Unlängst machte im Netz ein Fun-Pic die Runde, auf dem ein Haufen Gestrüpp als Inspiration für das neue Bandlogo herangezogen wurde. Wie das Logo in vollendeter Form aussehen könnte, demonstrieren die Ukrainer AGRUSS mit dem ihren recht anschaulich… ist dieses doch ungefähr genauso unleserlich, wie die Genrebezeichnung „Post-Atomic Black Metal“ ausstauschbar wirkt.
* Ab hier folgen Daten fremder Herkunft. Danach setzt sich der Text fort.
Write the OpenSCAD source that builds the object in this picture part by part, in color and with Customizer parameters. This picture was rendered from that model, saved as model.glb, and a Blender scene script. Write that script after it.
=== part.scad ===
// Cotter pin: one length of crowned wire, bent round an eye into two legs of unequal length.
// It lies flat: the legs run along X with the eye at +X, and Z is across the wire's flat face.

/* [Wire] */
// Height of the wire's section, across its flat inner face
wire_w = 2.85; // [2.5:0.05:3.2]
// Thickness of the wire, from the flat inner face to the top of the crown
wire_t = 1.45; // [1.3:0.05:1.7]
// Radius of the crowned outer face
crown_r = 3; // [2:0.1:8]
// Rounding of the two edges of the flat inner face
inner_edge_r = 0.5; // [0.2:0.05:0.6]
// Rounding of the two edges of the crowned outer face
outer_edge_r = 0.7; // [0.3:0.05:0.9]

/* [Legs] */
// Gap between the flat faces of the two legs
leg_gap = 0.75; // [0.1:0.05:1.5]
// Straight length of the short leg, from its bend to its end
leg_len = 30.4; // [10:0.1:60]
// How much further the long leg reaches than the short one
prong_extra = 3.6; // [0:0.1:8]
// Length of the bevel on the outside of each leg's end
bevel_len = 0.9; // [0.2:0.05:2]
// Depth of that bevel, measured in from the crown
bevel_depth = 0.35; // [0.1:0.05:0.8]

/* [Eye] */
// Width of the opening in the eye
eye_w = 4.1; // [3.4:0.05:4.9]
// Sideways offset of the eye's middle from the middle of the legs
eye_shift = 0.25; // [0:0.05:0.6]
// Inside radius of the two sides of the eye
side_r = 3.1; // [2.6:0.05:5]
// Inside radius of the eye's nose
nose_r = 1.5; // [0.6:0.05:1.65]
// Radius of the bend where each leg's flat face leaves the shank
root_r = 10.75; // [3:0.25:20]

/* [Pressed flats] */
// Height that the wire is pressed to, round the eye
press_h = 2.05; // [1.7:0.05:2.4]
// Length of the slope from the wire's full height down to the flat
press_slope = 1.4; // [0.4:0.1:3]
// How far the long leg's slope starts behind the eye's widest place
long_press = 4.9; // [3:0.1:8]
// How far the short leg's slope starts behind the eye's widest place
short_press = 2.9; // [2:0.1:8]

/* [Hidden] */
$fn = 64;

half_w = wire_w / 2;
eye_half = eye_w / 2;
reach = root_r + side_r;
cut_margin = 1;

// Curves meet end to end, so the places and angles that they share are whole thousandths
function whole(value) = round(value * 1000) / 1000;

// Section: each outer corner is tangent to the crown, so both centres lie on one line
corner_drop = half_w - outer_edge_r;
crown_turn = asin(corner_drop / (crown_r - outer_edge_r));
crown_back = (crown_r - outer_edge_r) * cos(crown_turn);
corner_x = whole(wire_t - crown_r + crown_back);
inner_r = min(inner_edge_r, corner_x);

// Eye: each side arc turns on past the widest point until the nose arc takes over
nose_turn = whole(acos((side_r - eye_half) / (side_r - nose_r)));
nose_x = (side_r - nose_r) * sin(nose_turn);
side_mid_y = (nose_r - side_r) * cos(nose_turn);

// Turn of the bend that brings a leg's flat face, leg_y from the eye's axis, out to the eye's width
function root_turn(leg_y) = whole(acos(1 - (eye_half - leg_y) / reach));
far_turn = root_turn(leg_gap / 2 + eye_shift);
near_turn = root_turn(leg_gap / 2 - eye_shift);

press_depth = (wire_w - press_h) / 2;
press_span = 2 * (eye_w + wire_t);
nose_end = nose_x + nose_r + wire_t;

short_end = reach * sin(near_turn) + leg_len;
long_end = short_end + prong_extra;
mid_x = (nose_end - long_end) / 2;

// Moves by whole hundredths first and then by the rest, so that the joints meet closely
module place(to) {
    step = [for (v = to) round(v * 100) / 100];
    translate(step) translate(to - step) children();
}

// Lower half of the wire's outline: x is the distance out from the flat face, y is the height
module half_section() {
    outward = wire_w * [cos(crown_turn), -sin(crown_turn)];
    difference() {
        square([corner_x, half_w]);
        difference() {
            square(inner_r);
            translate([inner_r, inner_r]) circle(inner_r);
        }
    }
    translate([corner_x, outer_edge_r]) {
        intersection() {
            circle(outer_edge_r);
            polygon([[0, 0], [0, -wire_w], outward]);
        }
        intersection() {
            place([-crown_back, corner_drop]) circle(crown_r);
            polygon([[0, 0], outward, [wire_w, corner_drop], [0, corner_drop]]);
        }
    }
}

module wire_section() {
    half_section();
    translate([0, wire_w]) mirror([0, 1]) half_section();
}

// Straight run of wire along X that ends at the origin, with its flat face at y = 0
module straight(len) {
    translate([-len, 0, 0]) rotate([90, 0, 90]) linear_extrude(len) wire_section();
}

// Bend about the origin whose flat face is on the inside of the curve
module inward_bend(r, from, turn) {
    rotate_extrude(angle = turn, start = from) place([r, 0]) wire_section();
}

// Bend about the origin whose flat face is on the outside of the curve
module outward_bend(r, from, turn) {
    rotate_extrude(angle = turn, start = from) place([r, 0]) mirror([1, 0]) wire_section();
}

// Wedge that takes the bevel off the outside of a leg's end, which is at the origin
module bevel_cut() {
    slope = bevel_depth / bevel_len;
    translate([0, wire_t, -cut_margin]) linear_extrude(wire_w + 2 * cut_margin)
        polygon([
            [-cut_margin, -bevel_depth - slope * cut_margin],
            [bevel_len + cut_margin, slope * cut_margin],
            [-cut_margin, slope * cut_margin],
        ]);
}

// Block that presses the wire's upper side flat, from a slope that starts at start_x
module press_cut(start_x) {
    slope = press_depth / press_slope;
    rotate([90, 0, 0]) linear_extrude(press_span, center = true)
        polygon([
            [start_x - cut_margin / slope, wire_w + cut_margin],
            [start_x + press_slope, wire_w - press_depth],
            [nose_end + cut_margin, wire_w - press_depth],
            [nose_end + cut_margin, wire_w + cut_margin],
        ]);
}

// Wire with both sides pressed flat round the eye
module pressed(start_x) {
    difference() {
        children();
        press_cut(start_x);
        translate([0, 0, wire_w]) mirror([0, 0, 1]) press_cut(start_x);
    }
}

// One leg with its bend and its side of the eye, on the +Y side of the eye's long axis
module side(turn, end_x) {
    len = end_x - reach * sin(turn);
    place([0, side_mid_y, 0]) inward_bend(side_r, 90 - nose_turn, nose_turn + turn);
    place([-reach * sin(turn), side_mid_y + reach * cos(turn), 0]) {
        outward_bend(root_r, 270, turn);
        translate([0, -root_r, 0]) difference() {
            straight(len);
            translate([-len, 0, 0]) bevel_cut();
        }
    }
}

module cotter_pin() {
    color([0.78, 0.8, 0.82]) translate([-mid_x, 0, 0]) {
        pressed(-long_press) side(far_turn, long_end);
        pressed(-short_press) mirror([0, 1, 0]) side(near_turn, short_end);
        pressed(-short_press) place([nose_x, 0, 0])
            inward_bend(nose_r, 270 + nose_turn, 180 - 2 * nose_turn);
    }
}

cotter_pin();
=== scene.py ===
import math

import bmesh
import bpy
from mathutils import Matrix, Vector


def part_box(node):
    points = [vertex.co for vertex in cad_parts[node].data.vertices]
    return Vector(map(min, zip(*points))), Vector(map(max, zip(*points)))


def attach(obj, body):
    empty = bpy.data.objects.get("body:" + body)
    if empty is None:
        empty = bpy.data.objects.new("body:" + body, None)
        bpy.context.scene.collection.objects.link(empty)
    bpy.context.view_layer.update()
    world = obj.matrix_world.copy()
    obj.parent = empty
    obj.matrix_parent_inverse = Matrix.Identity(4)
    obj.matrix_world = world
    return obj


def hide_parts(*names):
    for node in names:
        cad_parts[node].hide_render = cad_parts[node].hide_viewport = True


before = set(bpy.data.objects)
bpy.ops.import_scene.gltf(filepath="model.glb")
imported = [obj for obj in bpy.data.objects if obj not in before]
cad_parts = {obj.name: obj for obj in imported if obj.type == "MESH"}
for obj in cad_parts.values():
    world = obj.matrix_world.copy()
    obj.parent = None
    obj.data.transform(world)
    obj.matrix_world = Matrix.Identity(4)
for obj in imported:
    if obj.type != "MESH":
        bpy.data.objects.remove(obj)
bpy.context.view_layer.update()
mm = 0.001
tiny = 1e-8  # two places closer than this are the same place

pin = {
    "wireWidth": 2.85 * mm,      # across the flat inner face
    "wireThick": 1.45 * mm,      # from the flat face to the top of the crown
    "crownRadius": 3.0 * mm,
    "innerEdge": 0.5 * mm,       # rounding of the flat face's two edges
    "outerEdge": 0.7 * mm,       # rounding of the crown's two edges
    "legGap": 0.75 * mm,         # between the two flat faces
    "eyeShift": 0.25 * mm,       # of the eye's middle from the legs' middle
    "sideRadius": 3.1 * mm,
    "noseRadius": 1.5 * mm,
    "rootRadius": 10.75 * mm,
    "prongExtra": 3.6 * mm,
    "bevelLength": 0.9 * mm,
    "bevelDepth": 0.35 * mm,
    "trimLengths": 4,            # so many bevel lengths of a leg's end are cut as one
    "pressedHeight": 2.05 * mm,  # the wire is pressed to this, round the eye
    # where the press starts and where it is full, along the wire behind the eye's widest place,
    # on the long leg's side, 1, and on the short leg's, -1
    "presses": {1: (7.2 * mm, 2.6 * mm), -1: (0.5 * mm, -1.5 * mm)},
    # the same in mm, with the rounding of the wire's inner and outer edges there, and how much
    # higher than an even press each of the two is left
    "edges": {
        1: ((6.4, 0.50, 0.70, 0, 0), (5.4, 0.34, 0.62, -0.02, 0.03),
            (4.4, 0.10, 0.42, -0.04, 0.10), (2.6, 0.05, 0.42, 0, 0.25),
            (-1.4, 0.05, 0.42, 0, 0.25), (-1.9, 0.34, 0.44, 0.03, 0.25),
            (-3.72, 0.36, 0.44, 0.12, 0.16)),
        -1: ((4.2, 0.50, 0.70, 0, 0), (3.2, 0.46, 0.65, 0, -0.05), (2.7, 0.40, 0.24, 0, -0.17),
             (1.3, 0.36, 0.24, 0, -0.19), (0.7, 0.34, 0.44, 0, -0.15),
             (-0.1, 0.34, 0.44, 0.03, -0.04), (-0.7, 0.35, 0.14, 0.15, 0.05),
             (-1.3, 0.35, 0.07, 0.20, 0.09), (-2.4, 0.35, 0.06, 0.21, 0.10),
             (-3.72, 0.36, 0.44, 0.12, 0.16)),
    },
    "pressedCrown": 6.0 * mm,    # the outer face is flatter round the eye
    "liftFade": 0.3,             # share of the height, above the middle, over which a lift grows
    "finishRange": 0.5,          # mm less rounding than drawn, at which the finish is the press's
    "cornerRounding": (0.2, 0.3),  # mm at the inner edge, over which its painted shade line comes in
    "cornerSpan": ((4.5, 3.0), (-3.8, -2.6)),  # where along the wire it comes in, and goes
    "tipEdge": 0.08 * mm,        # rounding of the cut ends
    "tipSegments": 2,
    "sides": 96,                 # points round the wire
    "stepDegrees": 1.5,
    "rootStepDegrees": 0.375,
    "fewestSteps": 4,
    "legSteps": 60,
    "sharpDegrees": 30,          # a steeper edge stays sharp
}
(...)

Zumindest auf den ersten Blick.
Denn befasst man sich etwas eingehender mit der Band und ihrer Herkunft, stellt man fest, dass hier nicht bloß stupide auf post-apokalyptische Szenarien heruntergebetet werden, sondern auf die Atom-Katastrophe von Tschernobyl angespielt wird – eine Thematik, die die jungen Ukrainer noch heute viel direkter betrifft, als das beispielsweise hierzulande der Fall ist, wo wohl ein beachtlicher Teil der Jugend nicht einmal mehr weiß, was sich hinter dem Namen Tschernobyl verbirgt. Dass das Album dementsprechend am 26. April, dem Jahrestag des besagten Atomunfalls erscheint, ist in diesem Kontext nur konsequent.
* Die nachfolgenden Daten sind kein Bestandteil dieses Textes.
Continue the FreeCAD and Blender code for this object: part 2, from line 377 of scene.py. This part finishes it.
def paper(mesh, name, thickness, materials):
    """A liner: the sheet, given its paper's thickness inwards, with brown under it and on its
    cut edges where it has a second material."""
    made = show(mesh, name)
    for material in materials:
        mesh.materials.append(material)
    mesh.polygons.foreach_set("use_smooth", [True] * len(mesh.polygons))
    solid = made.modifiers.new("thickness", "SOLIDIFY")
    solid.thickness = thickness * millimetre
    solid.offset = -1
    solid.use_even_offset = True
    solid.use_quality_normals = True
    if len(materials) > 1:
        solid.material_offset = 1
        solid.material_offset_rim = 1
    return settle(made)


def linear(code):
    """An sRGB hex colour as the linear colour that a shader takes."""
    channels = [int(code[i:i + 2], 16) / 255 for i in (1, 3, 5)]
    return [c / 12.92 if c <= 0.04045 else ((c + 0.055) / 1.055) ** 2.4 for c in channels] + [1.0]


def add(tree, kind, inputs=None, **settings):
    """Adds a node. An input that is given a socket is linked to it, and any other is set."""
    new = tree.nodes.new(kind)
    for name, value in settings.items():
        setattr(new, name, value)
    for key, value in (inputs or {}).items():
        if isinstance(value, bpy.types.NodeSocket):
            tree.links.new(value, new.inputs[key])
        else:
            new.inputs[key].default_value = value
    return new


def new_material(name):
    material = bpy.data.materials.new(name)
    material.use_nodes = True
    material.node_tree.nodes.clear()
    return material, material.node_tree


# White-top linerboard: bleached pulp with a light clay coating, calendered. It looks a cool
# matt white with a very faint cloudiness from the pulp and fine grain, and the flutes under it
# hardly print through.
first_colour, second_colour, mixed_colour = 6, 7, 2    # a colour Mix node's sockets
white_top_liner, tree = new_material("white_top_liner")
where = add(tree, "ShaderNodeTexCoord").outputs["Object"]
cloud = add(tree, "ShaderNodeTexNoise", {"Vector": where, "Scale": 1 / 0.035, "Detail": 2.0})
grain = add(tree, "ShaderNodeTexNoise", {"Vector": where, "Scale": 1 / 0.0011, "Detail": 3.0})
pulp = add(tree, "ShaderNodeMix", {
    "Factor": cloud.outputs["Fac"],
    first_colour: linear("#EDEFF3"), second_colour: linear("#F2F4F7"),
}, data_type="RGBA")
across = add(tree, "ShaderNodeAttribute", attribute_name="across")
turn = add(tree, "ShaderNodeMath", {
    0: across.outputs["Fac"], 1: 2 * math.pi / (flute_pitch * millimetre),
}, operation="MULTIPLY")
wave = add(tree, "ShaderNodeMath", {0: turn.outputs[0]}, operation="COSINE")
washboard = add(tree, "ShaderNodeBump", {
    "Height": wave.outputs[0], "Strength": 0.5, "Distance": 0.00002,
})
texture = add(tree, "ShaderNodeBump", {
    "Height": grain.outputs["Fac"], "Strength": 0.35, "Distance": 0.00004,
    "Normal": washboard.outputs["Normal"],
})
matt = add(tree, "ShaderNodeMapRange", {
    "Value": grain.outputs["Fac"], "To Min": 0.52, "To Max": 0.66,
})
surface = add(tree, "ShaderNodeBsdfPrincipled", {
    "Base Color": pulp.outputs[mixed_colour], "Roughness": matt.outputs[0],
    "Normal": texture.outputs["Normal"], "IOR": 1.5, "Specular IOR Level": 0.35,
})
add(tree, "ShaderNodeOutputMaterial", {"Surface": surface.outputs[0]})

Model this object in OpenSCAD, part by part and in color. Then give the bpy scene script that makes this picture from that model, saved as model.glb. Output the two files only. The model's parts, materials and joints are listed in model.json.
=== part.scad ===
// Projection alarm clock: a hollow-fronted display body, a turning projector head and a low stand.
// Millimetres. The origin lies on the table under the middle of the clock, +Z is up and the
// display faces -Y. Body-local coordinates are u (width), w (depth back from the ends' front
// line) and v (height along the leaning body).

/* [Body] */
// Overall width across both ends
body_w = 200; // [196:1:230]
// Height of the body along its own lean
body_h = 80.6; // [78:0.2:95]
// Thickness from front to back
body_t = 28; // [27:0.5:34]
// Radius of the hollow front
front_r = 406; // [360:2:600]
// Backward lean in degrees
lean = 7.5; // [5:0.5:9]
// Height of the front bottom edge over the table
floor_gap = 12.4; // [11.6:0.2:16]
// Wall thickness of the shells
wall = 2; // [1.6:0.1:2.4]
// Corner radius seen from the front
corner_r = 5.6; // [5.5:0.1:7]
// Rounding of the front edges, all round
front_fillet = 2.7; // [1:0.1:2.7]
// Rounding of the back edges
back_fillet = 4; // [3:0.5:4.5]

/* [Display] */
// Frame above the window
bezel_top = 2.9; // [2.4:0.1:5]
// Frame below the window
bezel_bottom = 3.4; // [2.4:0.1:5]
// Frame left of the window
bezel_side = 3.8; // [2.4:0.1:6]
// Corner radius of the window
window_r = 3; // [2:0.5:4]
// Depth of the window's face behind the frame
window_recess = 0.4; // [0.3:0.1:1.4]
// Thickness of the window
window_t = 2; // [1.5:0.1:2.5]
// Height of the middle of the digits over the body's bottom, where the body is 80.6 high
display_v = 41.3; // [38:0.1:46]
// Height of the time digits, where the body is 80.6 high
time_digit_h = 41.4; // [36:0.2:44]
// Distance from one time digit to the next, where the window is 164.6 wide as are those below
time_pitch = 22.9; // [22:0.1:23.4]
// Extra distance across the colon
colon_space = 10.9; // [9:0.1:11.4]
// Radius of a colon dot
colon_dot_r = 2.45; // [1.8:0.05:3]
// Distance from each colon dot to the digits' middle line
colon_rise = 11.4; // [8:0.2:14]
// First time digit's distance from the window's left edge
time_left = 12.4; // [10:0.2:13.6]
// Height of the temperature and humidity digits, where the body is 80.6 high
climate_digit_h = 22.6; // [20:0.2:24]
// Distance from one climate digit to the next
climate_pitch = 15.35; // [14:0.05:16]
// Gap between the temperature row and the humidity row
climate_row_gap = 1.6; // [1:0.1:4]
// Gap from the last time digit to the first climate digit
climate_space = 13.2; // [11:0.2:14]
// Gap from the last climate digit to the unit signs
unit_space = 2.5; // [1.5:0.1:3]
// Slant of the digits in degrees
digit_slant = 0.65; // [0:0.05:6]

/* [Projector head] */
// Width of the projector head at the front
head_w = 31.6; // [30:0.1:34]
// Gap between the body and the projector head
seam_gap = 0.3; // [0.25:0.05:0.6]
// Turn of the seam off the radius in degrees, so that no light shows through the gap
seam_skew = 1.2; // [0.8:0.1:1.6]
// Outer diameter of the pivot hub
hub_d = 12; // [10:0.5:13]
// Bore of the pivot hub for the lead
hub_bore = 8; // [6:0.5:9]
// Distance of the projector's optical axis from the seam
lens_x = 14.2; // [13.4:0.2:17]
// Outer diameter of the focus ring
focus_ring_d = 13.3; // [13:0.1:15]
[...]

Auch musikalisch belehren mich AGRUSS recht schnell eines Besseren. Denn wo ich die Band – nicht zuletzt der Genrebezeichnung wegen – recht schnell in die True-Black-Metal-Schublade gesteckt hatte, überrascht diese durch eine recht vielseitige Kombination aus Black und Death Metal sowie doomigen wie auch modernen, ja fast schon progressiven Elementen. So richtig weiß man hier nie, was hinter der nächsten Riff-Ecke lauert – ob nun im nächsten Moment Black-Metal-Raserei oder doomige Klänge den Raum erfüllen. Bisweilen schaffen AGRUSS auch beides zugleich – spätestens dann ist man vom Grad der Extreme her nicht mehr weit von Anaal Nathrakh entfernt.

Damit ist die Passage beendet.